An Interesting Question in Trade-Mark -- The "Innocent" at Law.

In Supreme Court Chambers, yesterday, before Chief Justice Ingraham, an interesting question came up as to the right of an author to the exclusive use of his nom de plume as a trade-mark. A short time since, on the application of Mr. Simon Stern, counsel for Samuel L. Clemens, known as Mark Twain, a temporary injunction was granted restraining J. B. Such from publishing a certain advertising medium in the form of a book, entitled Fun, Fact and Fancy. Yesterday argument was had on the return of the order to show cause why the injunction should not be made permanent. It appeared from the affidavit of Mark, and argument of his counsel, that about a month since the defendant applied to him to write a sketch for an advertising pamphlet the applicant was about to publish, offering therefor $1,000, or as much more as was asked, defendant stating that other prominent authors and humorists had agreed to contribute.
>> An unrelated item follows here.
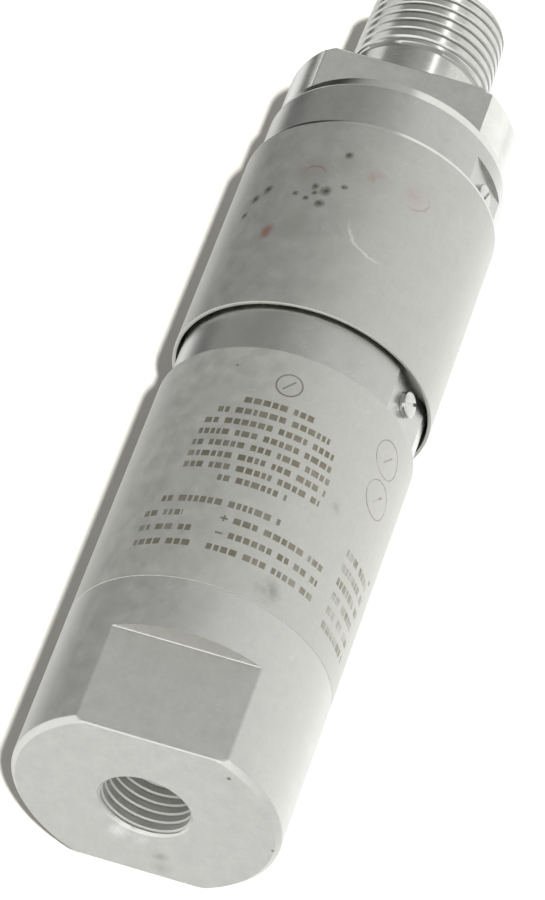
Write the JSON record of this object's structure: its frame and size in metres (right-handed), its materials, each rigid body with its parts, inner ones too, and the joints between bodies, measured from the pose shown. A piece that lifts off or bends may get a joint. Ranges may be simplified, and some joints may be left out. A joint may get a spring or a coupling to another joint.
{
  "type": "pressure transmitter",
  "caption": "Round steel pressure transmitter with a female port, wrench flats, a sliding cover sleeve over its adjusting screws and a male conduit thread.",
  "frame": {"origin": "centre of the pressure port's face, on which the transmitter stands", "axes": "+Z along the axis towards the conduit thread; -Y is the front, square to the wrench flats, where the adjustment ports are"},
  "size_m": [0.0386, 0.0386, 0.1484],
  "materials": {
    "fitting_steel": "turned, satin, worn",
    "housing_steel": "satin body, polished neck, laser marked",
    "sleeve_steel": "matt, stained",
    "cap_steel": "turned and milled",
    "sensor_steel": "turned",
    "foil_steel": "rolled foil",
    "screw_steel": "machined",
    "seal_rubber": "moulded nitrile",
    "bead_glass": "fused bead",
    "die_silicon": "polished silicon",
    "gilt_pins": "gold plated",
    "adjuster_brass": "turned brass",
    "board_laminate": "glass laminate with solder mask",
    "black_plastic": "moulded",
    "carrier_plastic": "moulded",
    "trimmer_plastic": "moulded",
    "can_aluminium": "drawn can",
    "resistor_body": "dipped",
    "potting_resin": "cast resin"
  },
  "bodies": {
    "transmitter": {"process_fitting": "fitting_steel", "isolation_diaphragm": "foil_steel", "sensor_header": "sensor_steel", "header_seal": "seal_rubber", "die_pedestal": "bead_glass", "sensor_die": "die_silicon", "header_pins": "gilt_pins", "pin_glass": "bead_glass", "fill_ball": "sensor_steel", "retaining_ring": "sensor_steel", "housing": "housing_steel", "lower_sleeve_seal": "seal_rubber", "upper_sleeve_seal": "seal_rubber", "carrier_screws": "screw_steel", "board_pillars": "adjuster_brass", "compensation_board": "board_laminate", "board_screws": "screw_steel", "link_block": "black_plastic", "link_pins": "gilt_pins", "amplifier_board": "board_laminate", "board_carrier": "carrier_plastic", "zero_trimmer": "trimmer_plastic", "span_trimmer": "trimmer_plastic", "amplifier_chips": "black_plastic", "filter_capacitors": "can_aluminium", "axial_resistors": "resistor_body", "pass_transistor": "can_aluminium", "lead_terminals": "adjuster_brass", "end_cap": "cap_steel", "cap_seal": "seal_rubber", "ground_lug": "adjuster_brass", "ground_screw": "screw_steel", "lead_grommet": "seal_rubber", "potting_plug": "potting_resin"},
    "cover": {"cover_sleeve": "sleeve_steel"},
    "zero_screw": {"zero_adjuster": "adjuster_brass"},
    "span_screw": {"span_adjuster": "adjuster_brass"}
  },
  "joints": [
    {"name": "cover_slide", "type": "slide", "parent": "transmitter", "child": "cover", "axis": [0, 0, 1], "range_m": [-0.0078, 0.04]},
    {"name": "zero_turn", "type": "hinge", "parent": "transmitter", "child": "zero_screw", "pos_m": [0, -0.0127, 0.084], "axis": [0, -1, 0], "continuous": true},
    {"name": "span_turn", "type": "hinge", "parent": "transmitter", "child": "span_screw", "pos_m": [0, -0.0127, 0.093], "axis": [0, -1, 0], "continuous": true}
  ]
}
Mark informed the stranger that he was too busy to do so, but offered to assist him so far as to give him permission to publish any one of several sketches which he then and there marked in a printed volume of his sketches. About a month subsequently, while traveling by the Erie Railway, on his way to take steamer for Europe, Mark had a book thrust upon him by the newsboy, containing five of his sketches, and on the title page the following: "Revised and selected for this work by Mark Twain." Having no connection with the book, other than as already stated, this method of treatment, after his liberality, aroused the ire of the "Innocent," and the present suit was the result. It is claimed on behalf of the plaintiff that he has a vested right, as against all the world, in his nom de plume. "Mark Twain;" that such right is guaranteed to him by the laws relating to trade-mark, and that defendant, and all parties claiming through or under him, should be perpetually restrained from the use thereof.

After an elaborate argument by Mr. Simon Stern on behalf of plaintiff, and Mr. Charles Mathews on the part of defendant, Judge Ingraham took the papers, saying he would render a decision in a few days.